In this mood, I was reminded of the summer's best finds for my internet used bookstore. I obtained a number of The Dial back issues at a library sale. The Dial was the main literary magazine during the 1920's, during my favorite era of literature. No, I did not find the issue that first published T. S. Eliot's “The Wasteland”, darn. But I have issues with “London Letters” from T. S. Eliot, letters to The Dial about the literary scene in England.


The eight issues I still have contain an array of writers and artists still extant in our literary memory. I immediately read a poem by James Joyce, “A Memoir of the Players”, which describes a stage kiss. I'd read Chamber Music, a thin book of Joyce's poetry which reminded me of Stephen Dedalus's villanelle in Portrait of the Artist as a Young Man. This poem was different!


In the issues I have are poems by E. E. Cummings before he committed his name to lower case, D. H. Lawrence, William Carlos Williams, Marianne Moore, Sterling North, and Hart Crane. There's fiction by Thomas Mann and A. E. Coppard, essays by Virginia Woolf and Liam O'Flaherty, and a long piece by William Butler Yeats in which he seems to feel obliged to explain his work relationship with Oscar Wilde. An essay by Maxim Gorki is titled “About Murderers” and also refers to the cinema. There is art by Picasso, Kahlil Gibran, Rodin, Georgia O'Keefe, and Jean Cocteau.

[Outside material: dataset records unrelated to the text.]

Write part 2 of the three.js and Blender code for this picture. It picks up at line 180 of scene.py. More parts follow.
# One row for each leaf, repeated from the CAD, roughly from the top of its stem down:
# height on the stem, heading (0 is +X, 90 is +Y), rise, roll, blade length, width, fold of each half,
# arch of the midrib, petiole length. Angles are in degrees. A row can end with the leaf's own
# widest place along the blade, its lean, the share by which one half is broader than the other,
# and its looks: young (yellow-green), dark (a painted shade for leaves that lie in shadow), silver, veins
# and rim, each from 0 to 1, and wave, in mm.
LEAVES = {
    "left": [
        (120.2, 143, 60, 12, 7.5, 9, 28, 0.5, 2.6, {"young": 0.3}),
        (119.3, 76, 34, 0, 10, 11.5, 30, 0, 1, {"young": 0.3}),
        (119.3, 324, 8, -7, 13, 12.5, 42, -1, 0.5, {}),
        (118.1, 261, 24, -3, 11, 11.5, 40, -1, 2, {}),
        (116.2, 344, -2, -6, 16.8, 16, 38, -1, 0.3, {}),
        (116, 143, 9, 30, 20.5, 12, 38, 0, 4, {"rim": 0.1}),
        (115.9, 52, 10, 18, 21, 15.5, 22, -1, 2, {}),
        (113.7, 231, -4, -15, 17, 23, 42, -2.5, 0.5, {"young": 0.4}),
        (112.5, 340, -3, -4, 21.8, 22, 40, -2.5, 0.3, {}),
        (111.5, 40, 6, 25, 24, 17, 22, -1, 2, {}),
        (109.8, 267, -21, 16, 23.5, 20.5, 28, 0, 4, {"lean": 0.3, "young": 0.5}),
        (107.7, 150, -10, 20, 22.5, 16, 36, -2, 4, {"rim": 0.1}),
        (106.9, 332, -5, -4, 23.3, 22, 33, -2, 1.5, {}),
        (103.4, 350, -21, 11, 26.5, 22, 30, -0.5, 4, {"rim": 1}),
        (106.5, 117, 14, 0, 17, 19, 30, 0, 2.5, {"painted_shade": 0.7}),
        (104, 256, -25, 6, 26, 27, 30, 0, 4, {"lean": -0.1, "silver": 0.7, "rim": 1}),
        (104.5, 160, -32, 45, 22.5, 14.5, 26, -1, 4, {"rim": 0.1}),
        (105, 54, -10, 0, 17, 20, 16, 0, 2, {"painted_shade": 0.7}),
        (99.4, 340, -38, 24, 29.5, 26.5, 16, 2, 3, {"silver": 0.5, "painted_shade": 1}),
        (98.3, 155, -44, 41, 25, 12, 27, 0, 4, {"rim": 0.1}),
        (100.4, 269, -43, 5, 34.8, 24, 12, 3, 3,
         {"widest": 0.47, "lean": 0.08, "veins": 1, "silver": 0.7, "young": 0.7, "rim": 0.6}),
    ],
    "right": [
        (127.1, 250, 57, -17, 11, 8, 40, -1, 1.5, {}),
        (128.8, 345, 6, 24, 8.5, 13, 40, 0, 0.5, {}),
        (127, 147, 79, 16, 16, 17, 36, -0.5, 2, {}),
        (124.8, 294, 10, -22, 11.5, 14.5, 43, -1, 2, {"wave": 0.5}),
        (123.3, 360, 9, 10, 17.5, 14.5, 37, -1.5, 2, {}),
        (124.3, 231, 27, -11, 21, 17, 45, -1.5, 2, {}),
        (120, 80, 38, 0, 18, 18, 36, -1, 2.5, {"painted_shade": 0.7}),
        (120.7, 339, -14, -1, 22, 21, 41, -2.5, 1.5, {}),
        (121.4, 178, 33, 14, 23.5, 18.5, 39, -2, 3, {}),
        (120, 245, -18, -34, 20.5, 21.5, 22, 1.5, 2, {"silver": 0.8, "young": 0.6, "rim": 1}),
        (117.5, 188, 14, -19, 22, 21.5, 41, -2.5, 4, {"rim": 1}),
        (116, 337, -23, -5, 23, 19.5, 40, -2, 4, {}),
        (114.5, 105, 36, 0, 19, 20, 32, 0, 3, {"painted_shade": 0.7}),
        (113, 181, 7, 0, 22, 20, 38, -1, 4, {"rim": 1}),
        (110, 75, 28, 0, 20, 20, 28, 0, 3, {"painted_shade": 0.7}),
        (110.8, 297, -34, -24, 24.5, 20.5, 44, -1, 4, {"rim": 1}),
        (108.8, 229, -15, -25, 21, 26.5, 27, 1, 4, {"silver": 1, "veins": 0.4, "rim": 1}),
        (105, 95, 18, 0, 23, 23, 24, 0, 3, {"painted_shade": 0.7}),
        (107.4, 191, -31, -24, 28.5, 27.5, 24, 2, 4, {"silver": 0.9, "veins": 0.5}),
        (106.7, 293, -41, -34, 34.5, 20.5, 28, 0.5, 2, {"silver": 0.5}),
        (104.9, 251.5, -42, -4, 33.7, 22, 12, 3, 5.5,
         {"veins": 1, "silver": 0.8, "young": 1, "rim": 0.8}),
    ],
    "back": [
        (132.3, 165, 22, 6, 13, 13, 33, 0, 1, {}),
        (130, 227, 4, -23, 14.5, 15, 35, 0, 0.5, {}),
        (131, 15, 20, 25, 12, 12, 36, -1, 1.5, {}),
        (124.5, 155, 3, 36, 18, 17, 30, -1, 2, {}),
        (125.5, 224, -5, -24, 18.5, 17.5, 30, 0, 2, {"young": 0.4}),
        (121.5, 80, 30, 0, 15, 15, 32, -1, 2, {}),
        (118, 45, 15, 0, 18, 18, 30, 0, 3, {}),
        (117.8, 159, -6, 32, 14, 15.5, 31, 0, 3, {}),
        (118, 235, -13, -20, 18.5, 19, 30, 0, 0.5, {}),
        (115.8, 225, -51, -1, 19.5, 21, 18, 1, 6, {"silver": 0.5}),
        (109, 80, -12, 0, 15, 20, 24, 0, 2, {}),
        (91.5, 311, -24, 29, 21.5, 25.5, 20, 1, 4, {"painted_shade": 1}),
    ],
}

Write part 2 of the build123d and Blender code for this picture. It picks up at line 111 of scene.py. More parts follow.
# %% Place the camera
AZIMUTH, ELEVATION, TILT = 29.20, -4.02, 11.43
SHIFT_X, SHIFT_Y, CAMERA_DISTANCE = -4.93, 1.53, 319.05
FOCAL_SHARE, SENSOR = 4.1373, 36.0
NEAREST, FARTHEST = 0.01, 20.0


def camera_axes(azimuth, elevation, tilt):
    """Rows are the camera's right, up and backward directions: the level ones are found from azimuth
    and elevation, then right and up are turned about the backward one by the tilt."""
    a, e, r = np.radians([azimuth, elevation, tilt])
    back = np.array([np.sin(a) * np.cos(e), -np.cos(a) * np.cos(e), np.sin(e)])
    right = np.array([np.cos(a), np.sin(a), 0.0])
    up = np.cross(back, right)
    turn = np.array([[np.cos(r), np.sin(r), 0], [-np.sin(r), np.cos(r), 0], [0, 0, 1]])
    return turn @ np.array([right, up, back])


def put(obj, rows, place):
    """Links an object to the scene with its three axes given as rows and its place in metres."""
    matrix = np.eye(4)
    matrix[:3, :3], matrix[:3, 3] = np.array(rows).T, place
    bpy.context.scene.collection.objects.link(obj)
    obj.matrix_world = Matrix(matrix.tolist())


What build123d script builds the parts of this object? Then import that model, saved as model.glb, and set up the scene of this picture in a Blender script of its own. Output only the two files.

Sanguine Drawing by Picasso in The Dial
 
The Flagpole (First Painting) by Georgia O'Keefe in The Dial

I don't know what it means for an artist to have a photograph of a work put in a journal. The value a famous writer's first publication or first printing of a literary piece is something I can better appreciate as in a gallery. For some, it might be beyond value, like the first memories of a person or a  pet after you've spent years with them.